■ What the task requires: Give again only the lines beginning with the one that contains "Keep writing the three.js" and ending with the one that contains "return Matrix.Translation(origin) @"; include both of those lines.

■ Information provided:

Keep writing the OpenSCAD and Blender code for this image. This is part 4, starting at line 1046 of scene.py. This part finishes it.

* * *

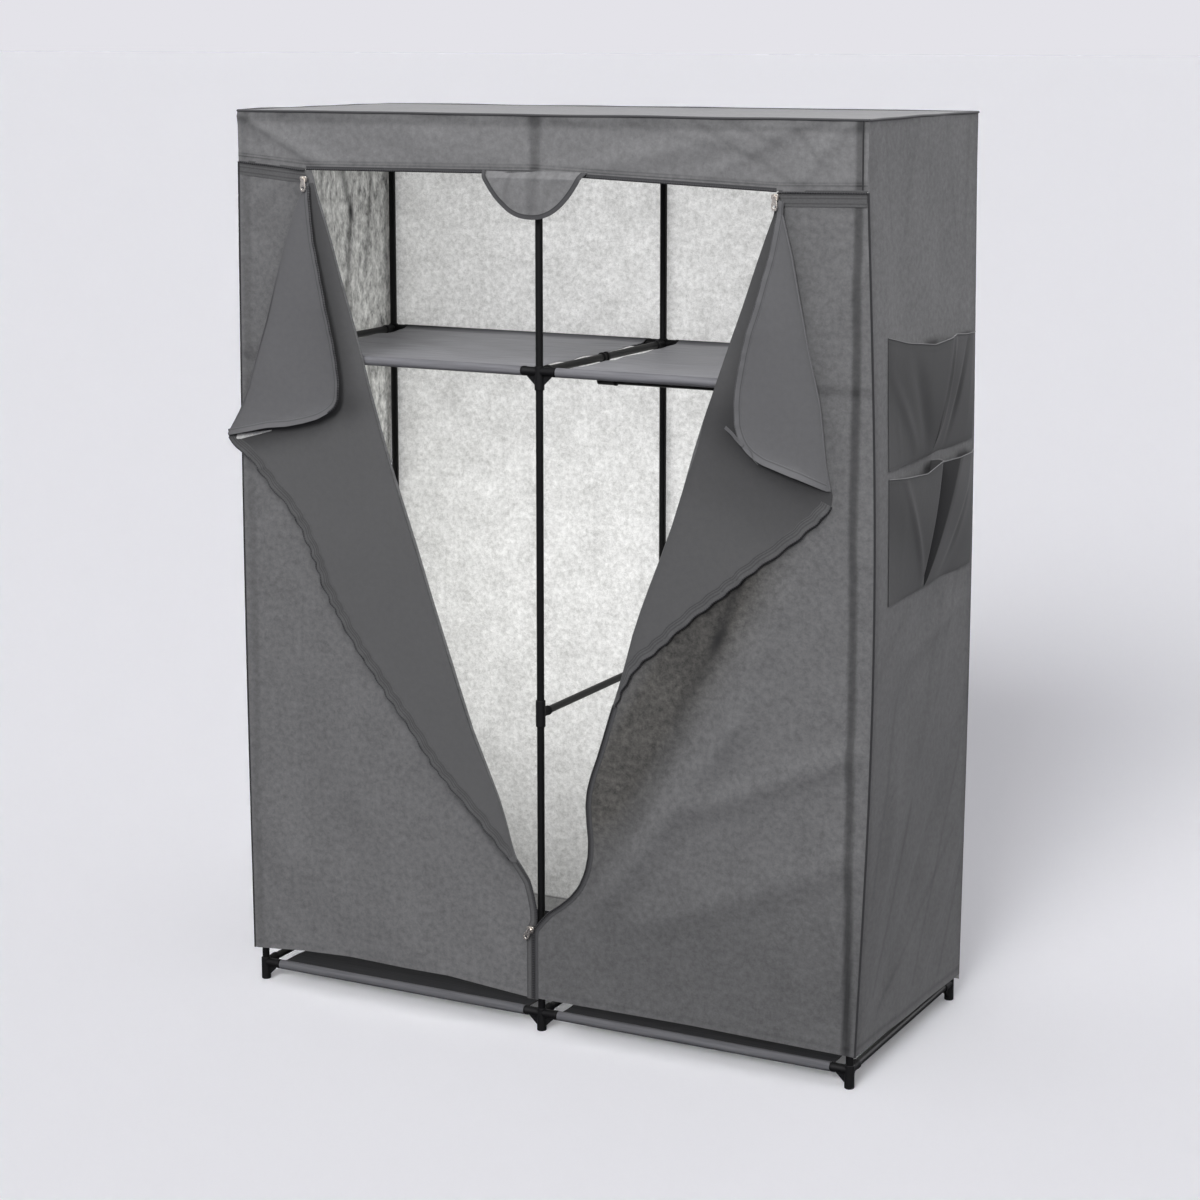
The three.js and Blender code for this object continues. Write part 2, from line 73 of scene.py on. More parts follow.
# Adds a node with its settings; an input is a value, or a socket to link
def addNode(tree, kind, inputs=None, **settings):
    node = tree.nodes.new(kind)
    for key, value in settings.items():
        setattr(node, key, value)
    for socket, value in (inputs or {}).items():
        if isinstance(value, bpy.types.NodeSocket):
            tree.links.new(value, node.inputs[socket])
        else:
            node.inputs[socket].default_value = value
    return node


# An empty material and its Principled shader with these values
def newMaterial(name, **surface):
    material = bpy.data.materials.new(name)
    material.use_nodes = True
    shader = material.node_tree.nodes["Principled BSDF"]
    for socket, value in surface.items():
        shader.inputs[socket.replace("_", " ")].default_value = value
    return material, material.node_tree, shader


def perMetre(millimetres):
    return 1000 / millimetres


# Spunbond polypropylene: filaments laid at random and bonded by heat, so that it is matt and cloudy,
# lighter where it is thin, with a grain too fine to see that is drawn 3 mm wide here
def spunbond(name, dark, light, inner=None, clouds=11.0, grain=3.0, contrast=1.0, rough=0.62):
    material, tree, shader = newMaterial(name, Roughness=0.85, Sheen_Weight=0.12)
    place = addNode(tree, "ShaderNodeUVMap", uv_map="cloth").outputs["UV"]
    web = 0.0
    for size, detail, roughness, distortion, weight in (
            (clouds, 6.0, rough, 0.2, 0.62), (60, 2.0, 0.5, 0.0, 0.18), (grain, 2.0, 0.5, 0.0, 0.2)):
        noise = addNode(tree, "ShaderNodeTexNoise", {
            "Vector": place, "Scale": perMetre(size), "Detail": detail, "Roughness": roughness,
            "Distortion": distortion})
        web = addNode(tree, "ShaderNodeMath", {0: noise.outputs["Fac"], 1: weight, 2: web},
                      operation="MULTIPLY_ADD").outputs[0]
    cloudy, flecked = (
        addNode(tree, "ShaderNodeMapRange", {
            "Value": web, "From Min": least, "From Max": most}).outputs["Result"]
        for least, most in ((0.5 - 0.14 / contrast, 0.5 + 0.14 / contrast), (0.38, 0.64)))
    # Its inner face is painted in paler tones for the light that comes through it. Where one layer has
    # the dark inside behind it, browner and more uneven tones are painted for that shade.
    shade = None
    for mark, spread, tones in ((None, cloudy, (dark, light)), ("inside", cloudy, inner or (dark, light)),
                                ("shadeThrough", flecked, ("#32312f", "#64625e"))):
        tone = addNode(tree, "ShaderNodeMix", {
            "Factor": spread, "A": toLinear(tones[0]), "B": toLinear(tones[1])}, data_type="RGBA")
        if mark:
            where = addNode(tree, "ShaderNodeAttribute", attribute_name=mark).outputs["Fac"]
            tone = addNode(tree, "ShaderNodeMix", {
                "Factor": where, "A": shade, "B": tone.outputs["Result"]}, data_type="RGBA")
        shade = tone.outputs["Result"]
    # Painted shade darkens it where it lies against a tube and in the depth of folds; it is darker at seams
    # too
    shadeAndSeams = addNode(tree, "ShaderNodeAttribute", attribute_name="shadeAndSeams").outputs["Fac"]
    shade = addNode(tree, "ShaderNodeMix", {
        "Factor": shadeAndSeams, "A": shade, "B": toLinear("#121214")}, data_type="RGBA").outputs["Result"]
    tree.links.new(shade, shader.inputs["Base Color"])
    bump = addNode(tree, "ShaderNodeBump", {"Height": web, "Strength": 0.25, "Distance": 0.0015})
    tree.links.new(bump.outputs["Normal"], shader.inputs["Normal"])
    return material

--

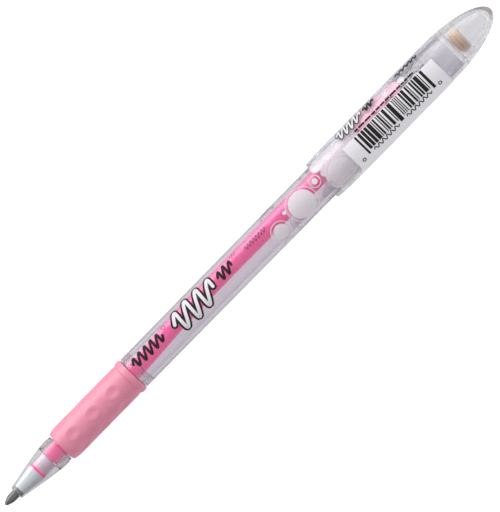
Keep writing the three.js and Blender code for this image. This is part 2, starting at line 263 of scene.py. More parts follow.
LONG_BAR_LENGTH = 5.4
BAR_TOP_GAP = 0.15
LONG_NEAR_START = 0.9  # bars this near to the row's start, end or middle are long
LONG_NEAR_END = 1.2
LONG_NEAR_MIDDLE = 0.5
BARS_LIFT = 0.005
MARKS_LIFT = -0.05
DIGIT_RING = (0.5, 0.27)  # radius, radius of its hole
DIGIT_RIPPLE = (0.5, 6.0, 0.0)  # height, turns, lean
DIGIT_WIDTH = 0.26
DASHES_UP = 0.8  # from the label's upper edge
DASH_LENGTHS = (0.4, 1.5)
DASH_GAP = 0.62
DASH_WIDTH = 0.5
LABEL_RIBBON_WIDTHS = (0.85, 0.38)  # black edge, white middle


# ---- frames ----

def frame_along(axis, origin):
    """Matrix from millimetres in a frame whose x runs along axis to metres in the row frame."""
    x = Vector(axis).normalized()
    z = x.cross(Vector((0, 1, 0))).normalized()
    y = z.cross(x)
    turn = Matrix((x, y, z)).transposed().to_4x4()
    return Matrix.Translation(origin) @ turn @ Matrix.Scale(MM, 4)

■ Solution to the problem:
Keep writing the three.js and Blender code for this image. This is part 2, starting at line 263 of scene.py. More parts follow.
LONG_BAR_LENGTH = 5.4
BAR_TOP_GAP = 0.15
LONG_NEAR_START = 0.9  # bars this near to the row's start, end or middle are long
LONG_NEAR_END = 1.2
LONG_NEAR_MIDDLE = 0.5
BARS_LIFT = 0.005
MARKS_LIFT = -0.05
DIGIT_RING = (0.5, 0.27)  # radius, radius of its hole
DIGIT_RIPPLE = (0.5, 6.0, 0.0)  # height, turns, lean
DIGIT_WIDTH = 0.26
DASHES_UP = 0.8  # from the label's upper edge
DASH_LENGTHS = (0.4, 1.5)
DASH_GAP = 0.62
DASH_WIDTH = 0.5
LABEL_RIBBON_WIDTHS = (0.85, 0.38)  # black edge, white middle


# ---- frames ----

def frame_along(axis, origin):
    """Matrix from millimetres in a frame whose x runs along axis to metres in the row frame."""
    x = Vector(axis).normalized()
    z = x.cross(Vector((0, 1, 0))).normalized()
    y = z.cross(x)
    turn = Matrix((x, y, z)).transposed().to_4x4()
    return Matrix.Translation(origin) @ turn @ Matrix.Scale(MM, 4)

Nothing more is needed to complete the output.